Adam Enz –
The final scene cuts to black, and as credits start to roll, the most noticeable thing at the end of American Sniper is the lack of music.
At the showing I went to, a somber attitude forced what I can only describe as respectful silence over the audience. The quiet held as the theater slowly emptied, and it all began to remind me more of a visitation than blockbuster.
There are many different speculations clouding the reception of this movie. Is it pro-war or anti-war? Is it an accurate portrayal or is it factually flawed? Should we see Chris Kyle (played by a barely recognizable Bradley Cooper) as a hero or a puppet? And are we really supposed to believe that piece of plastic is a real baby?!?
But there is one thing that becomes painfully (and I mean real distress here) clear while watching the hero begin to build his legacy as the most deadly sniper in American history, and that is there were real people on the other end of his scope. Chris Kyle knew that, and as the film carries on you do not just see him struggling to create peace in a war zone, you see him searching to find peace within his own life, as well as in the fledgling family he has back home.
If you go into American Sniper expecting a tragic story of a man twisted by PTSD, you will definitely leave with your money’s worth, but you may or may not be pleasantly surprised to also see action packed shootouts that will more than please the Call of Duty fans who go to see the movie hoping it fulfills its namesake.
American Sniper, like a great many Oscar nominated movies, ignores chronological order at the beginning. The first thing we see is Chris hidden on a dilapidated rooftop keenly watching over a convoy of soldiers as they enter into a seemly deserted and run-down city scape. Chris is quickly faced with a hard decision. He notices a woman and child walk out into the open, and the women hands, what is possibly a bomb, to the small child. The decision is left to Chris to either shoot the possibly dangerous child or risk the lives of dozens of American soldiers.

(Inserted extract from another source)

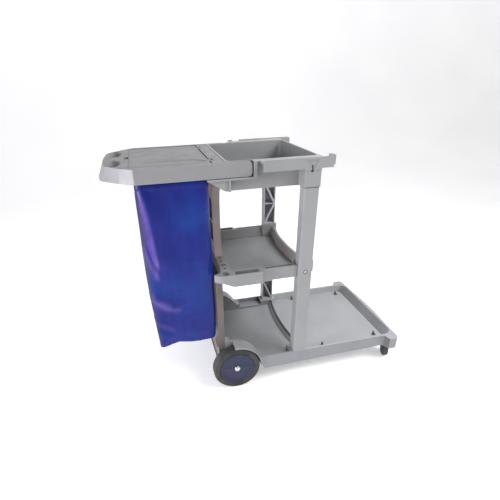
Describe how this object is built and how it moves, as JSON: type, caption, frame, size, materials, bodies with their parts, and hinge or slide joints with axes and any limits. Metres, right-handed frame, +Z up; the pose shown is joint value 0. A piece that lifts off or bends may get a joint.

Before we get to see his choice the movie rewinds back to Chris’s childhood. Here we get to see how he become the man behind the scope, what made him tick.
We learn that Chris always felt strongly about protecting his family. Something we see as he beats up the rather large child who was beating up his younger brother. Jump forward 20 years and Chris, living the “life of a cowboy”, watches a TV showing the infamous terrorists attack on September 11, 2001. We are lead to assume this over protective feeling is why he decides to join the Marines. After a few more minutes of watching Chris sign up and then being shaped into a soldier we see him meet and court his wife (well played by Sienna Miller).
Right after their marriage Chris gets the message he is being deployed, and before you know it you are back to the scene that started the movie, but now you realize that Chris is no killer yet.
For the rest of the film we watch how from that very first rooftop decision, Chris becomes the deadliest sniper in American history. Along the way he fights not only an enemy sniper know as Mustafa, but battle his obsession over what he sees as trying to save American lives.
I really recommend this film to anyone (like me) unaware of the Chris Kyle story. Enjoy the film for now and worry about the politics later. It would be horrible to let bias distract from this highly entertaining movie.
Adam E. Enz, from South Jacksonville, Illinois is a sophomore majoring in Communication and Women & Gender Studies. Adam is the Photo Editor for the Rambler. Adam has enjoyed running for IC Cross Country the last few years as well as working for the IC Archives.